TEHRÁN, Iran — Protests erupted across Iran on Monday after the rial fell to a record low versus the U.S. dollar and the head of the central bank resigned, according to state television and reporting by The Associated Press. In Tehran, demonstrators gathered in areas including Saadi street in the center of the capital and the Shush neighborhood near the Grand Bazaar, where witnesses said police used tear gas in some parts to disperse crowds.
State television reported that Mohammad Reza Farzin, the head of Iran’s central bank, resigned. The official news agency IRNA confirmed that protests were taking place.
Witnesses told AP that merchants closed their shops on Monday and urged other business owners to do the same. The semiofficial ILNA reported that many businesses stopped selling, while some kept their stores open.
The demonstrations broadened beyond Tehran. Witnesses also reported protests in other major cities including Isfahan, Shiraz and Mashhad.
AP reported that the Monday protests were the biggest since 2022, when Mahsa Jina Amini died in police custody. Amini was arrested by Iran’s morality police after being accused of not wearing her hijab properly.
The unrest began the day before. On Sunday, protests were limited to two large bazaars in central Tehran, where demonstrators chanted anti-government slogans.
The currency slide appeared to drive the anger. On Sunday, the rial fell to 1.42 million per U.S. dollar; on Monday, it was trading at 1.38 million rials per dollar. AP also said the currency had been at about 430,000 rials per dollar when Farzin took office in 2022, and it traded at about 32,000 rials per dollar when the 2015 nuclear accord was reached—an agreement that lifted sanctions in exchange for strict controls on Iran’s nuclear program.

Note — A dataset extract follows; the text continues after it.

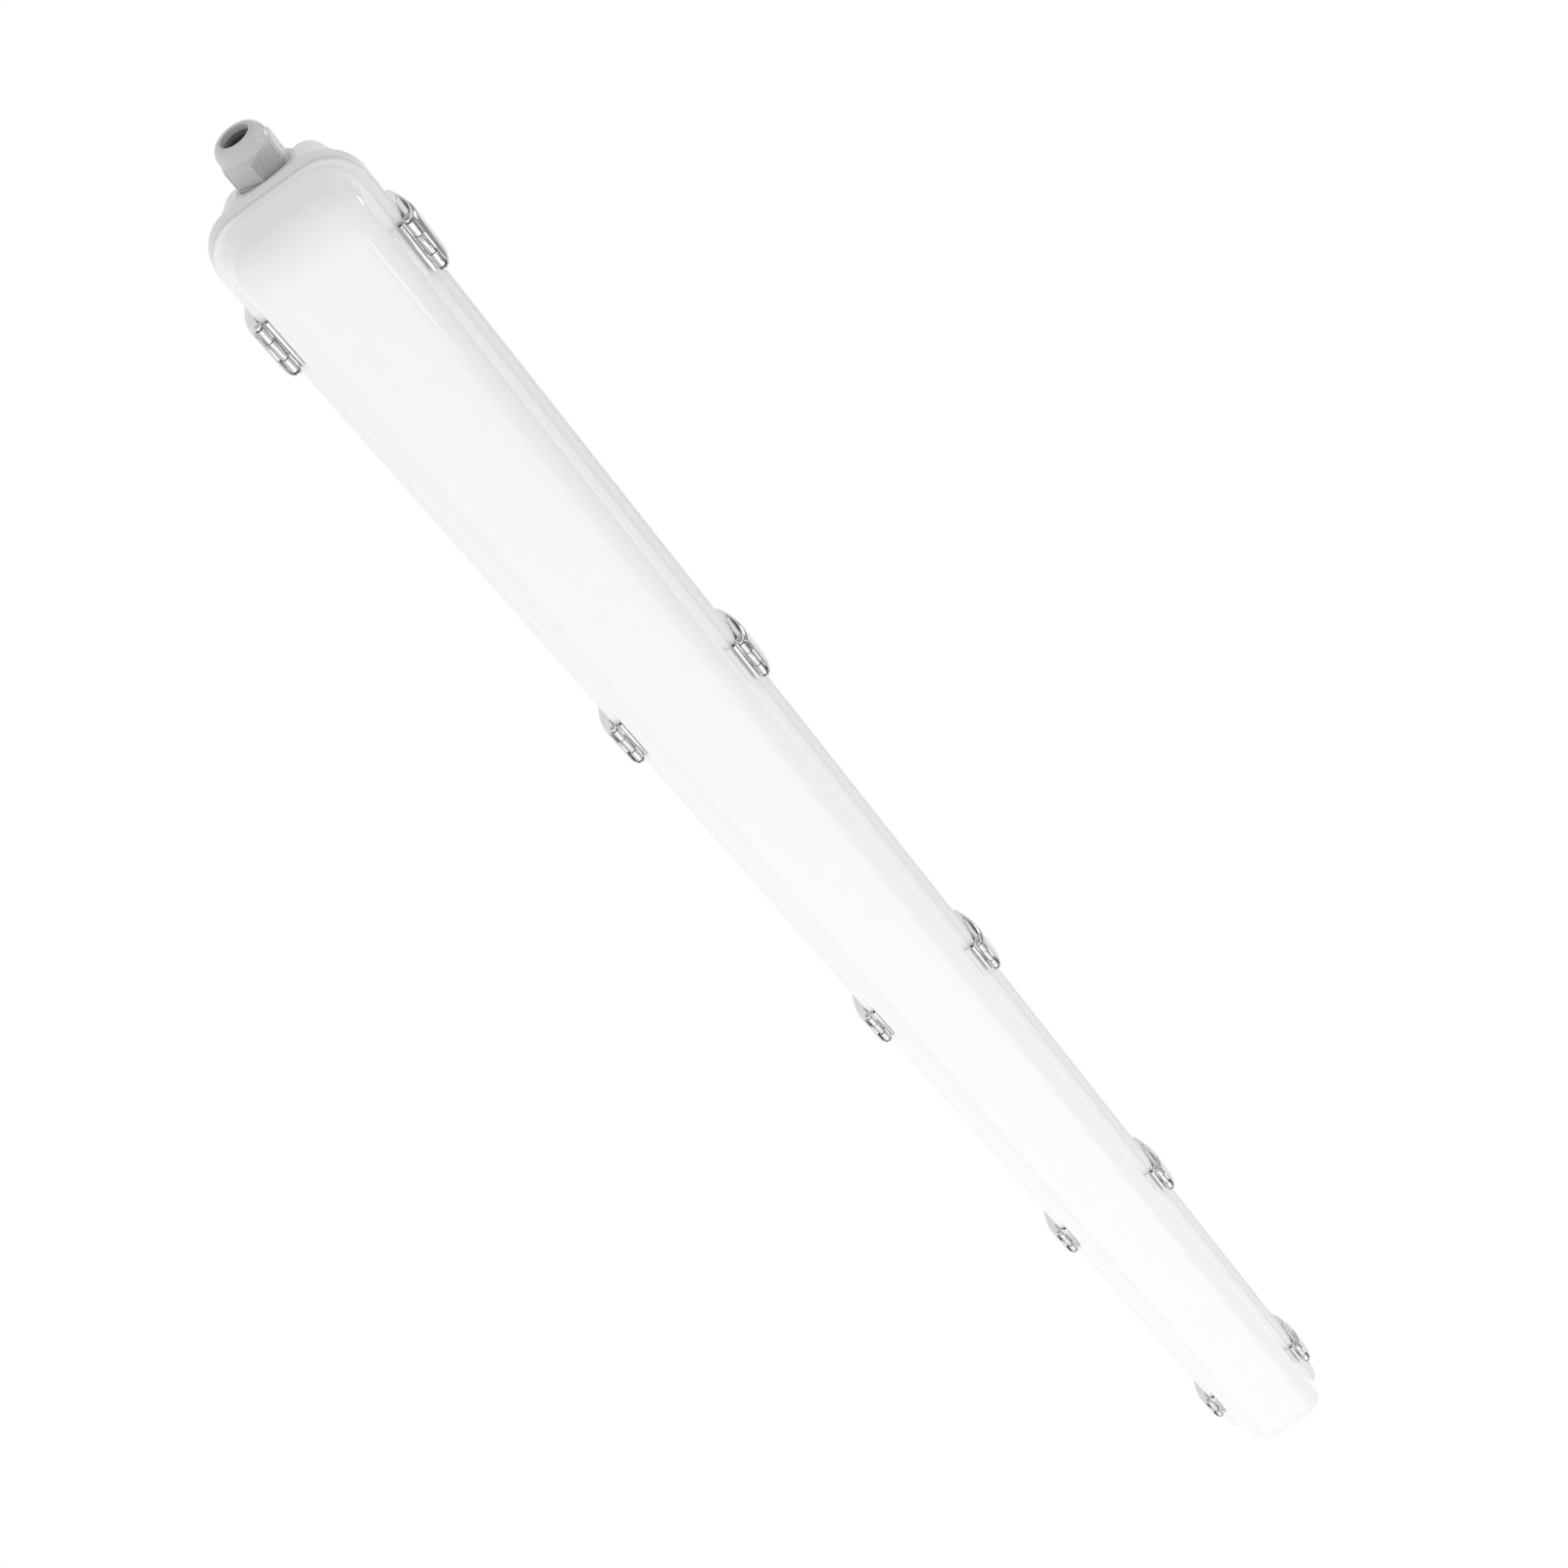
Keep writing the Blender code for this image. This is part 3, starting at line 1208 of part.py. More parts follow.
def lever_tongue(inner):
    """The tapered tongue that joins the middle knuckle to the plate's top edge."""
    start = (PIN_BORE_RADIUS + KNUCKLE_RADIUS) / 2
    reach = inner[0][0] + LATCH_SHEET / 2
    wide = KNUCKLE_HALF_WIDTH - GAP / 10
    bm = bmesh.new()
    places = (
        (wide, start),
        (TONGUE_TOP_HALF_WIDTH, reach),
        (-TONGUE_TOP_HALF_WIDTH, reach),
        (-wide, start),
    )
    face = bm.faces.new([bm.verts.new((x, y, -LEVER_TOP_RISE)) for x, y in places])
    made = bmesh.ops.extrude_face_region(bm, geom=[face])
    upper = [item for item in made["geom"] if isinstance(item, bmesh.types.BMVert)]
    bmesh.ops.translate(bm, verts=upper, vec=(0, 0, LATCH_SHEET))
    return bm


def build_pin():
    length = LEVER_WIDTH / 2 + PIN_PROUD
    return object_from(
        "pin", extruded(circle(PIN_RADIUS, PIN_STEPS), -length, length), "pin_steel"
    )


def build_latches():
    """Ten latches from three shared meshes, each piece with its origin on the hinge axis."""
    makers = {"clip": build_clip(), "lever": build_lever(), "pin": build_pin()}
    for name, x, sign in latch_places():
        for kind, first in makers.items():
            piece = copied(first, f"{name}_{kind}")
            piece.location = (x, sign * PIVOT_Y, -PIVOT_DEPTH)
            piece.rotation_euler.z = 0 if sign > 0 else math.pi
    for first in makers.values():
        bpy.data.objects.remove(first, do_unlink=True)


def main():
    clear_scene()
    build_housing()
    build_gasket()
    build_diffuser()
    build_tray()
    build_screws()
    build_boards()
    build_driver()
    build_block()
    build_leads()
    build_gland()
    build_latches()


main()
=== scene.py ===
"""Vapor tight light fixture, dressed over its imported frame.

Lengths are metres in the fixture's own axes: the ceiling face is at z = 0, the
cable gland is at the -X end, and the diffuser faces down.
"""

import json
from math import acos, asin, atan, cos, degrees, pi, radians, sin, sqrt, tan, tau

import bmesh
import bpy
from bpy.props import FloatProperty, FloatVectorProperty, IntProperty, PointerProperty
from mathutils import Matrix, Vector


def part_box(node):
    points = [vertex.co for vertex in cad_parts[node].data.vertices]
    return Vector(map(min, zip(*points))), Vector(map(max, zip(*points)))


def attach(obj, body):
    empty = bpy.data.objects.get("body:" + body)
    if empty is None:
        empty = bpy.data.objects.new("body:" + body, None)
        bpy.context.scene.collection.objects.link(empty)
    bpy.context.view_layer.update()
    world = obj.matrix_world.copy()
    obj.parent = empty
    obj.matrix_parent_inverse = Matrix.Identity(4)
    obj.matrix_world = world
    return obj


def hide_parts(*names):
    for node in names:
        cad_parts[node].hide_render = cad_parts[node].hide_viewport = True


bl_info = {
    "name": "Vapor tight light fixture",
    "version": (1, 0, 0),
    "blender": (4, 5, 0),
    "location": "View3D > Sidebar > Fixture",
    "description": "Builds a sealed linear light with its latches, gland and studio",
    "category": "Object",
}

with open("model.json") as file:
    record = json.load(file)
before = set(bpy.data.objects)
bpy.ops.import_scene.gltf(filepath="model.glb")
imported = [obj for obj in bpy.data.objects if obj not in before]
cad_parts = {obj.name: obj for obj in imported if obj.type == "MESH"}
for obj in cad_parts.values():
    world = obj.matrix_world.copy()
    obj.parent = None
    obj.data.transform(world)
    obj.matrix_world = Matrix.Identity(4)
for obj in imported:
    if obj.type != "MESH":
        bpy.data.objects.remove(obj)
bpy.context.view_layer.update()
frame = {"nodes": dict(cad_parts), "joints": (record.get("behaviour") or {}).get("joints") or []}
JOINTS = {joint["name"]: joint for joint in frame["joints"]}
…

AP said the 2015 accord unraveled after President Donald Trump withdrew the United States unilaterally in 2018, and it added that uncertainty has increased after a 12-day war in June against Israel. The report said many Iranians feared the possibility of a wider confrontation involving the United States, which heightened anxiety in the market.
The currency decline is also tightening economic pressure. AP said the depreciation is worsening inflation pressures by raising prices of food and other basic necessities and stressing family budgets. The report said the trend could intensify with a recent change in gasoline prices.
The state statistics center reported that inflation in December rose to 42.2% compared with the same period a year earlier, and that it was 1.8% higher than in November. It reported that food prices rose 72% and that health and medical items increased 50% compared with December of the prior year, and AP said many critics view the figures as a sign of imminent hyperinflation.
The report also said worries intensified after reports that Iran’s government plans to increase taxes in the new Iranian year, which begins March 21. In September, AP said the United Nations reimposed sanctions related to Iran’s nuclear program, freezing Iranian assets abroad, halting arms transactions with Tehran, and imposing sanctions related to Iran’s ballistic missile program.